48      Eu égard aux considérations qui précèdent, il y a lieu de répondre aux questions posées que les articles 2, 9, 26, 167, 168 et 173 de la directive 2006/112 doivent être interprétés en ce sens que l’immixtion d’une société holding, telle que celle en cause au principal, dans la gestion de ses filiales, n’étant pas, lorsqu’elle n’a facturé à ses dernières ni le prix des services qu’elle a acquis dans l’intérêt de l’ensemble du groupe de sociétés ou de certaines de ses filiales ni la TVA y afférente, une « activité économique », au sens de cette directive, une telle société holding ne peut pas bénéficier du droit à déduction de la TVA payée en amont pour ces services acquis, dans la mesure où ceux-ci se rapportent à des opérations ne relevant pas du champ d’application de cette directive.

 Sur les dépens

49      La procédure revêtant, à l’égard des parties au principal, le caractère d’un incident soulevé devant la juridiction de renvoi, il appartient à celle-ci de statuer sur les dépens. Les frais exposés pour soumettre des observations à la Cour, autres que ceux desdites parties, ne peuvent faire l’objet d’un remboursement.

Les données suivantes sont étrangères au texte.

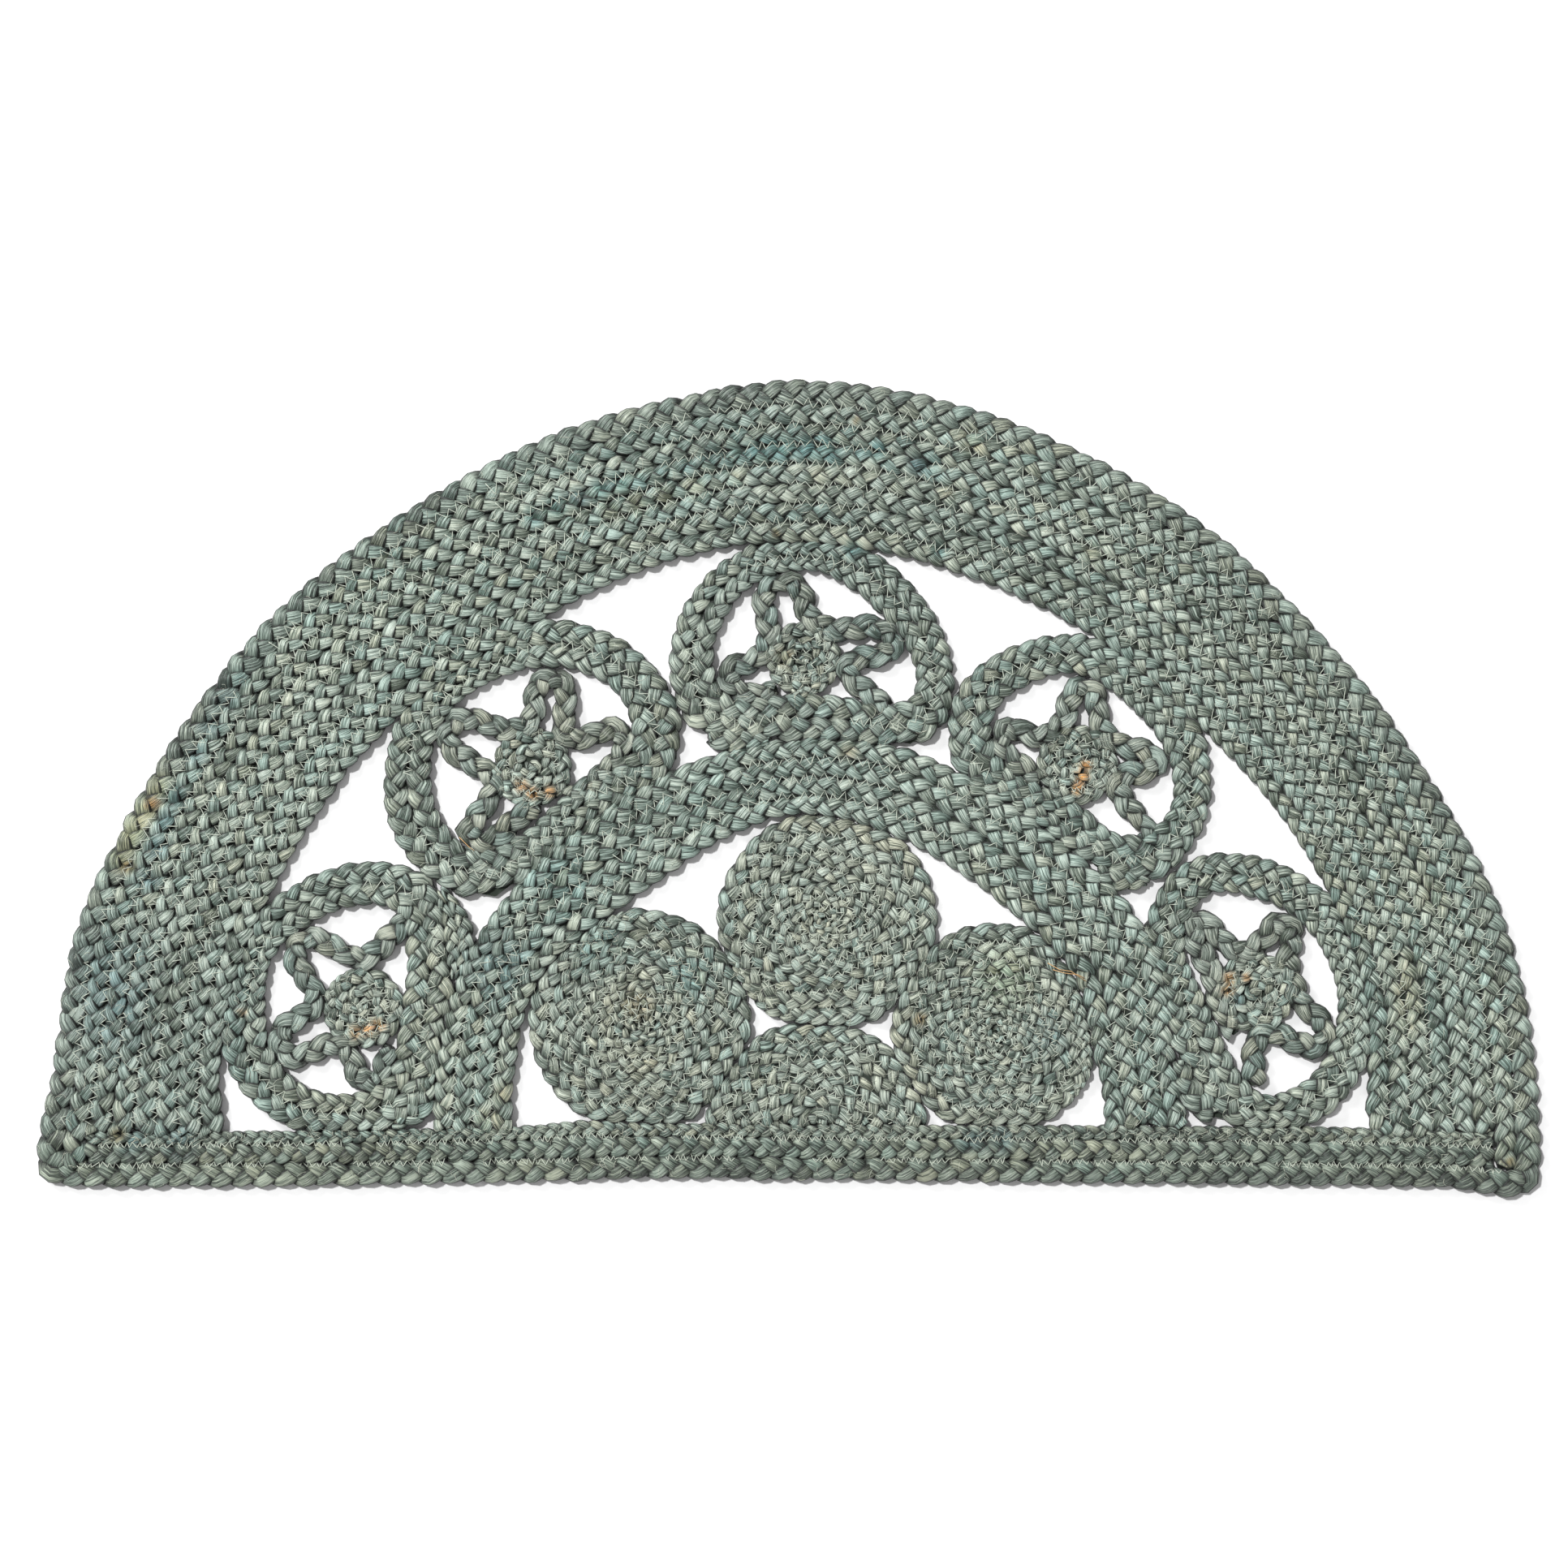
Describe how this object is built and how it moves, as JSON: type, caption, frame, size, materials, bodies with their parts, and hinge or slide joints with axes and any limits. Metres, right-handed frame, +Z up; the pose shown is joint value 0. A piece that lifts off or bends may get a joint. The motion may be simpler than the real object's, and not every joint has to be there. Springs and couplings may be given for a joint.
{
  "type": "jute doormat",
  "caption": "Flat half-moon floor mat of plaited jute braids sewn side by side, with arched bands that frame open spoked wheels and solid coiled discs.",
  "frame": {"origin": "centre of the mat's outline on the floor plane under it", "axes": "+X along the straight edge, +Y from the straight edge to the top of the arch, +Z up"},
  "size_m": [0.8986, 0.4882, 0.009],
  "materials": {
    "edge_jute": "dyed jute plait, matt",
    "arch_jute": "dyed jute plait, matt",
    "ring_jute": "dyed jute plait, matt",
    "spoke_jute": "dyed jute plait, matt",
    "coil_jute": "fine dyed jute plait, matt"
  },
  "bodies": {
    "root": {"edge_braid": "edge_jute", "base_band": "edge_jute", "outer_arch": "arch_jute", "inner_arch": "arch_jute", "wheel_ring_1": "ring_jute", "wheel_ring_2": "ring_jute", "wheel_ring_3": "ring_jute", "wheel_ring_4": "ring_jute", "wheel_ring_5": "ring_jute", "wheel_spokes_1": "spoke_jute", "wheel_spokes_2": "spoke_jute", "wheel_spokes_3": "spoke_jute", "wheel_spokes_4": "spoke_jute", "wheel_spokes_5": "spoke_jute", "wheel_hub_1": "coil_jute", "wheel_hub_2": "coil_jute", "wheel_hub_3": "coil_jute", "wheel_hub_4": "coil_jute", "wheel_hub_5": "coil_jute", "disc_left": "coil_jute", "disc_top": "coil_jute", "disc_right": "coil_jute", "half_disc": "coil_jute"}
  },
  "joints": []
}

Par ces motifs, la Cour (sixième chambre) dit pour droit :

Les articles 2, 9, 26, 167, 168 et 173 de la directive 2006/112/CE du Conseil, du 28 novembre 2006, relative au système commun de taxe sur la valeur ajoutée, doivent être interprétés en ce sens que l’immixtion d’une société holding, telle que celle en cause au principal, dans la gestion de ses filiales, n’étant pas, lorsqu’elle n’a facturé à ses dernières ni le prix des services qu’elle a acquis dans l’intérêt de l’ensemble du groupe de sociétés ou de certaines de ses filiales ni la taxe sur la valeur ajoutée y afférente, une « activité économique », au sens de cette directive, une telle société holding ne peut pas bénéficier du droit à déduction de la taxe sur la valeur ajoutée payée en amont pour ces services acquis, dans la mesure où ceux-ci se rapportent à des opérations ne relevant pas du champ d’application de cette directive.

Signatures


* Langue de procédure : le hongrois.